Nunca más quise ver, ni por televisión,
ninguna de las epopeyas que, en nuestra vida republicana, han
escenificado en el sagrado recinto in
memorian ; pero, basta que uno haga planes definitivos en la vida para que
Dios estalle en carcajadas. El pasado 24 de Junio, (es decir, anteayer casi) en
pleno disfrute del día de no hacer nada, que aquí se conoce como día de
asueto, se me ocurrió averiguar en que
andaban los señores aquellos que no nos gobiernan pero se autoproclaman gobernantes
y…muéranse…estaban en el Campo de Carabobo reescribiendo la historia hacia su
lado más chimbo. Entonces empecé a
pedirle a Dios que ningún muchachito de 10 años haya tenido la mala suerte de
verse en lo que me había visto yo 42 años atrás. Twitter (inefable transmisor
de lo bueno, lo malo y lo feo) se ocupó
de ponerme al día y, poco antes de que terminaran las celebraciones de mi santo,
ya estaba enterado en detalle de las tropelías bolivarianas que se
escenificaron allí, donde aparentemente un puñado de venezolanos mal
pertrechados, dieron su vida por la libertad de la patria y el ideal megalómano
de un mantuano llamado Simón Bolívar, ahora puesto en duda, a juzgar por la
iconografía obsesiva de quienes siguen,
con el mismo fervor, a Sai Baba y al
difunto comandante supremo. Hubo de todo, como en botica, más alguna sorpresita insuperable, como las tetas erguidas de nuestra mujer
bolivariana, apenas cubiertas por una manito de témpera que no ocultaba los
pezones del deshonor. Y ojo, no tengo absolutamente nada en contra de un buen
par de tetas, es que me parece que deben mostrarse en donde deben mostrarse, a
menos que usted se llame Janet Jackson y listo.
Es posiblemente
un asunto de mala suerte. Carabobo siempre estará ligado a lo que no se hace y
quizás, al pésimo gusto heredado de ancestros ceremoniales caribes. Siempre será
un calorón y un chorro de sudor abierto desde el amanecer. Servirá, siempre,
para que gobernantes gordos y mal encarados
exhiban sus impudicias bajo la lana fría de trajes que uno no se pone en
el trópico, desde descapotables muestras de un poder que no llega a nadie.

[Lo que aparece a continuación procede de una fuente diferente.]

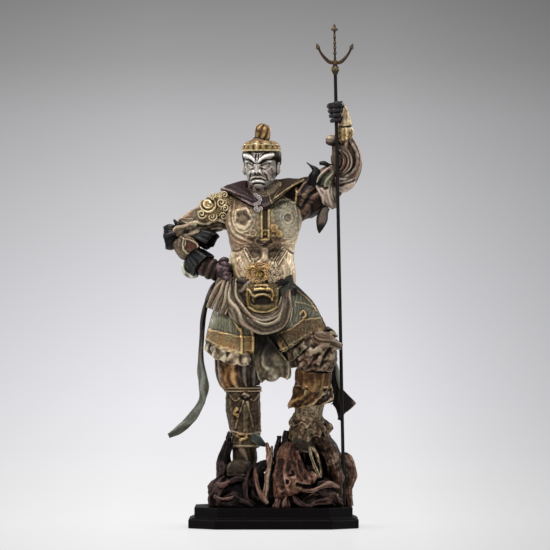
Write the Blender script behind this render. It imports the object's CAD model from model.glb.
# %% [markdown]
# A painted display figure of a lokapala, a guardian king, dressed for a photograph. The construction comes
# first as a fixed frame: plain faceted solids that say where each piece is and how big it is. This file
# makes the surface that the eye sees on them: carved armour, folded cloth, a face, bark and paint.
# Everything is in metres, +Z up, and the figure faces -Y.

# %% Load the frame
import math

import bpy
import numpy as np
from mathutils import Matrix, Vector


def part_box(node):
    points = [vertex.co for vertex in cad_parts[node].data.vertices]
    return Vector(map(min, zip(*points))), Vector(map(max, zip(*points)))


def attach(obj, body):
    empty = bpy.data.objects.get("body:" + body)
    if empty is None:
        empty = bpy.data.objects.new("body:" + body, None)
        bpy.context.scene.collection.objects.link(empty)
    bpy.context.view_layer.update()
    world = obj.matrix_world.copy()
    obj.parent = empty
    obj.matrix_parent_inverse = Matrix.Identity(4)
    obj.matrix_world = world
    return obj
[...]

Servirá, siempre, para que el imaginario se confunda de muertos y cambie de
rostros. Servirá para todo.
Incluso para que
peinar canas sea un acto cargado de traumas contra el abuso perpetrado por el
uniforme y para que dos presidentes en pugna, ninguno de los cuales ha sido legítimamente
favorecido por sus electores, echen un pulso, laven sus trapos sucios en
nuestras amplias ventanas y exhiban, sin vergüenza alguna, las tetas operadas
de sus mujeres sin conseguir disimular que, en la intimidad de las milicias
patrias, ni manda el que parece, ni el que manda ha conseguido la forma de
conjurar la herencia que le dejó el maluco de su padre.